**Problem to work on:**
Reproduce all of the listing below without alteration.

Modeling code records
* BEGIN *

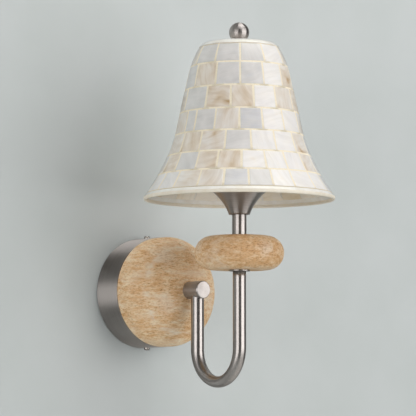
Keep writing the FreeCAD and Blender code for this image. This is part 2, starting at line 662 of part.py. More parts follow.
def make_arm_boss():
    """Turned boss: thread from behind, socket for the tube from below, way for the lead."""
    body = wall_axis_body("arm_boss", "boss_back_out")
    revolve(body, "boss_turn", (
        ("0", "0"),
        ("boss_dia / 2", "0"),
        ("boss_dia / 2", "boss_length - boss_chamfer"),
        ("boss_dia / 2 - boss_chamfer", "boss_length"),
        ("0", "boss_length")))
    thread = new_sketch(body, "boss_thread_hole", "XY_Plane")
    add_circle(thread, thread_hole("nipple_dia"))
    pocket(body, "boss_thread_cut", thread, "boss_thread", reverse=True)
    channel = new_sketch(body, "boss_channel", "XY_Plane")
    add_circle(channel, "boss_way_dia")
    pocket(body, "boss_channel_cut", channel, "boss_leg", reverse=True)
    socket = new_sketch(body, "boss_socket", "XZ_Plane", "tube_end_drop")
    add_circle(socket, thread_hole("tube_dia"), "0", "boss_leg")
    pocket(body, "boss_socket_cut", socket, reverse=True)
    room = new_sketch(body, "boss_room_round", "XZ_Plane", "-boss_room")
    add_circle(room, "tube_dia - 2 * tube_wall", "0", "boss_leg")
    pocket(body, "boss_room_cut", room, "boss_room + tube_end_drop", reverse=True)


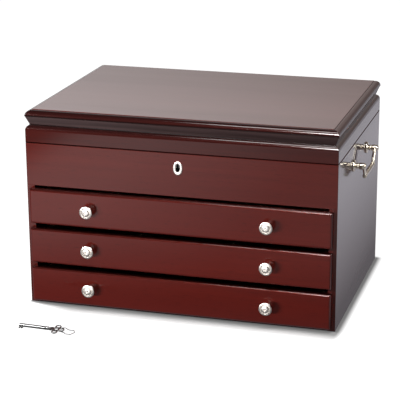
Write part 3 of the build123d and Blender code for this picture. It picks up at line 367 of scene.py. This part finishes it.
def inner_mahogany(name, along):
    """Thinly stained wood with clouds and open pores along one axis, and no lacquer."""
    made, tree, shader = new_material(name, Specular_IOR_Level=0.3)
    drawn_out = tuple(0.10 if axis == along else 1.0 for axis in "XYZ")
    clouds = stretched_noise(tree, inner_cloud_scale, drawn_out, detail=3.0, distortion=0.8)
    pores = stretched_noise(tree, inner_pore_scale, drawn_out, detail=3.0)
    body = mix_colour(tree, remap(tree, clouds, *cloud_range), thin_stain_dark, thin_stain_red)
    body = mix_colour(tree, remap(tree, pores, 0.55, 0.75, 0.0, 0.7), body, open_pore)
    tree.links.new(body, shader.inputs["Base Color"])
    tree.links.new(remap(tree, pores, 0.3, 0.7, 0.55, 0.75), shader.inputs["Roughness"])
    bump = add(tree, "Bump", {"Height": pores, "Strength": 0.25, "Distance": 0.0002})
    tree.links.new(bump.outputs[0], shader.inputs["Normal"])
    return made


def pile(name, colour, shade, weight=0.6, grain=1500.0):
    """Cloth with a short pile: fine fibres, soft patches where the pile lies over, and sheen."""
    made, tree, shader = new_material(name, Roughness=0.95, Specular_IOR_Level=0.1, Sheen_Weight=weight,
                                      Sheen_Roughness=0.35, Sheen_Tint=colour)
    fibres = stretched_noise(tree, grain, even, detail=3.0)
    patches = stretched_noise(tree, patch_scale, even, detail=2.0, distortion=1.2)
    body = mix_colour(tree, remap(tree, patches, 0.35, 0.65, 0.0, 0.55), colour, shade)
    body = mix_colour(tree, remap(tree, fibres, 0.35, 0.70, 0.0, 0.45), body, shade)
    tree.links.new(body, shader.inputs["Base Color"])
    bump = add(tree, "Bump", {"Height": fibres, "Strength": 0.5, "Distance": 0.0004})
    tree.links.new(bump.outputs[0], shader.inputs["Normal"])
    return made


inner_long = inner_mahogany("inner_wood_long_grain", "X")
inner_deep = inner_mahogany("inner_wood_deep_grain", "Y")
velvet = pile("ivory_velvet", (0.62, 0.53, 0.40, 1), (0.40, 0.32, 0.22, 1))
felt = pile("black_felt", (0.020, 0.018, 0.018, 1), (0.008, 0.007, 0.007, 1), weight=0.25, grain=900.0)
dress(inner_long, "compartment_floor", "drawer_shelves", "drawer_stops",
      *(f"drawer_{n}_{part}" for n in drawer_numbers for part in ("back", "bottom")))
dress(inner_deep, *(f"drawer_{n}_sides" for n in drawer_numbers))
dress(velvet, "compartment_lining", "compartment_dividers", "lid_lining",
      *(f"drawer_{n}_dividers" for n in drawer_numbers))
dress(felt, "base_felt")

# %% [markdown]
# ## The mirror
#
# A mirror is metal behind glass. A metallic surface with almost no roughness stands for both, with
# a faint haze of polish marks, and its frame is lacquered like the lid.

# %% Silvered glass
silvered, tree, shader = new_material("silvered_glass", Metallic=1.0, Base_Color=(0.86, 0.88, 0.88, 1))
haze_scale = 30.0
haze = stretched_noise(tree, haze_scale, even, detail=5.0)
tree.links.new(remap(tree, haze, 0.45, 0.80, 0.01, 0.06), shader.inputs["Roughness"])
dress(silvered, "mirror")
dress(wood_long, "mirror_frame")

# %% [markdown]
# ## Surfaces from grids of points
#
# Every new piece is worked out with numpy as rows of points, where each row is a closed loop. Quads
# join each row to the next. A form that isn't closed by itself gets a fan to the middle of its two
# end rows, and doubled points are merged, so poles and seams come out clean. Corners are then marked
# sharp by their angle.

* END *

**The result:**
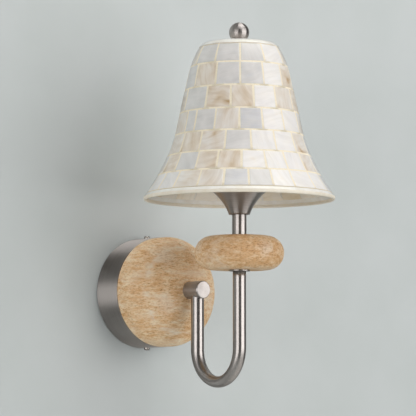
Keep writing the FreeCAD and Blender code for this image. This is part 2, starting at line 662 of part.py. More parts follow.
def make_arm_boss():
    """Turned boss: thread from behind, socket for the tube from below, way for the lead."""
    body = wall_axis_body("arm_boss", "boss_back_out")
    revolve(body, "boss_turn", (
        ("0", "0"),
        ("boss_dia / 2", "0"),
        ("boss_dia / 2", "boss_length - boss_chamfer"),
        ("boss_dia / 2 - boss_chamfer", "boss_length"),
        ("0", "boss_length")))
    thread = new_sketch(body, "boss_thread_hole", "XY_Plane")
    add_circle(thread, thread_hole("nipple_dia"))
    pocket(body, "boss_thread_cut", thread, "boss_thread", reverse=True)
    channel = new_sketch(body, "boss_channel", "XY_Plane")
    add_circle(channel, "boss_way_dia")
    pocket(body, "boss_channel_cut", channel, "boss_leg", reverse=True)
    socket = new_sketch(body, "boss_socket", "XZ_Plane", "tube_end_drop")
    add_circle(socket, thread_hole("tube_dia"), "0", "boss_leg")
    pocket(body, "boss_socket_cut", socket, reverse=True)
    room = new_sketch(body, "boss_room_round", "XZ_Plane", "-boss_room")
    add_circle(room, "tube_dia - 2 * tube_wall", "0", "boss_leg")
    pocket(body, "boss_room_cut", room, "boss_room + tube_end_drop", reverse=True)


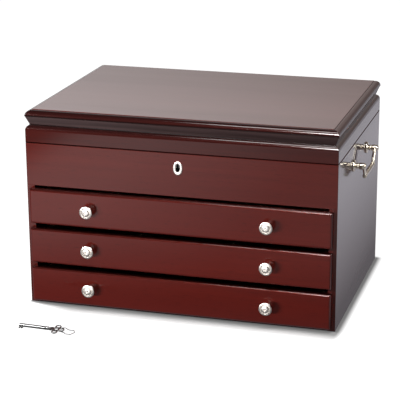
Write part 3 of the build123d and Blender code for this picture. It picks up at line 367 of scene.py. This part finishes it.
def inner_mahogany(name, along):
    """Thinly stained wood with clouds and open pores along one axis, and no lacquer."""
    made, tree, shader = new_material(name, Specular_IOR_Level=0.3)
    drawn_out = tuple(0.10 if axis == along else 1.0 for axis in "XYZ")
    clouds = stretched_noise(tree, inner_cloud_scale, drawn_out, detail=3.0, distortion=0.8)
    pores = stretched_noise(tree, inner_pore_scale, drawn_out, detail=3.0)
    body = mix_colour(tree, remap(tree, clouds, *cloud_range), thin_stain_dark, thin_stain_red)
    body = mix_colour(tree, remap(tree, pores, 0.55, 0.75, 0.0, 0.7), body, open_pore)
    tree.links.new(body, shader.inputs["Base Color"])
    tree.links.new(remap(tree, pores, 0.3, 0.7, 0.55, 0.75), shader.inputs["Roughness"])
    bump = add(tree, "Bump", {"Height": pores, "Strength": 0.25, "Distance": 0.0002})
    tree.links.new(bump.outputs[0], shader.inputs["Normal"])
    return made


def pile(name, colour, shade, weight=0.6, grain=1500.0):
    """Cloth with a short pile: fine fibres, soft patches where the pile lies over, and sheen."""
    made, tree, shader = new_material(name, Roughness=0.95, Specular_IOR_Level=0.1, Sheen_Weight=weight,
                                      Sheen_Roughness=0.35, Sheen_Tint=colour)
    fibres = stretched_noise(tree, grain, even, detail=3.0)
    patches = stretched_noise(tree, patch_scale, even, detail=2.0, distortion=1.2)
    body = mix_colour(tree, remap(tree, patches, 0.35, 0.65, 0.0, 0.55), colour, shade)
    body = mix_colour(tree, remap(tree, fibres, 0.35, 0.70, 0.0, 0.45), body, shade)
    tree.links.new(body, shader.inputs["Base Color"])
    bump = add(tree, "Bump", {"Height": fibres, "Strength": 0.5, "Distance": 0.0004})
    tree.links.new(bump.outputs[0], shader.inputs["Normal"])
    return made


inner_long = inner_mahogany("inner_wood_long_grain", "X")
inner_deep = inner_mahogany("inner_wood_deep_grain", "Y")
velvet = pile("ivory_velvet", (0.62, 0.53, 0.40, 1), (0.40, 0.32, 0.22, 1))
felt = pile("black_felt", (0.020, 0.018, 0.018, 1), (0.008, 0.007, 0.007, 1), weight=0.25, grain=900.0)
dress(inner_long, "compartment_floor", "drawer_shelves", "drawer_stops",
      *(f"drawer_{n}_{part}" for n in drawer_numbers for part in ("back", "bottom")))
dress(inner_deep, *(f"drawer_{n}_sides" for n in drawer_numbers))
dress(velvet, "compartment_lining", "compartment_dividers", "lid_lining",
      *(f"drawer_{n}_dividers" for n in drawer_numbers))
dress(felt, "base_felt")

# %% [markdown]
# ## The mirror
#
# A mirror is metal behind glass. A metallic surface with almost no roughness stands for both, with
# a faint haze of polish marks, and its frame is lacquered like the lid.

# %% Silvered glass
silvered, tree, shader = new_material("silvered_glass", Metallic=1.0, Base_Color=(0.86, 0.88, 0.88, 1))
haze_scale = 30.0
haze = stretched_noise(tree, haze_scale, even, detail=5.0)
tree.links.new(remap(tree, haze, 0.45, 0.80, 0.01, 0.06), shader.inputs["Roughness"])
dress(silvered, "mirror")
dress(wood_long, "mirror_frame")

# %% [markdown]
# ## Surfaces from grids of points
#
# Every new piece is worked out with numpy as rows of points, where each row is a closed loop. Quads
# join each row to the next. A form that isn't closed by itself gets a fan to the middle of its two
# end rows, and doubled points are merged, so poles and seams come out clean. Corners are then marked
# sharp by their angle.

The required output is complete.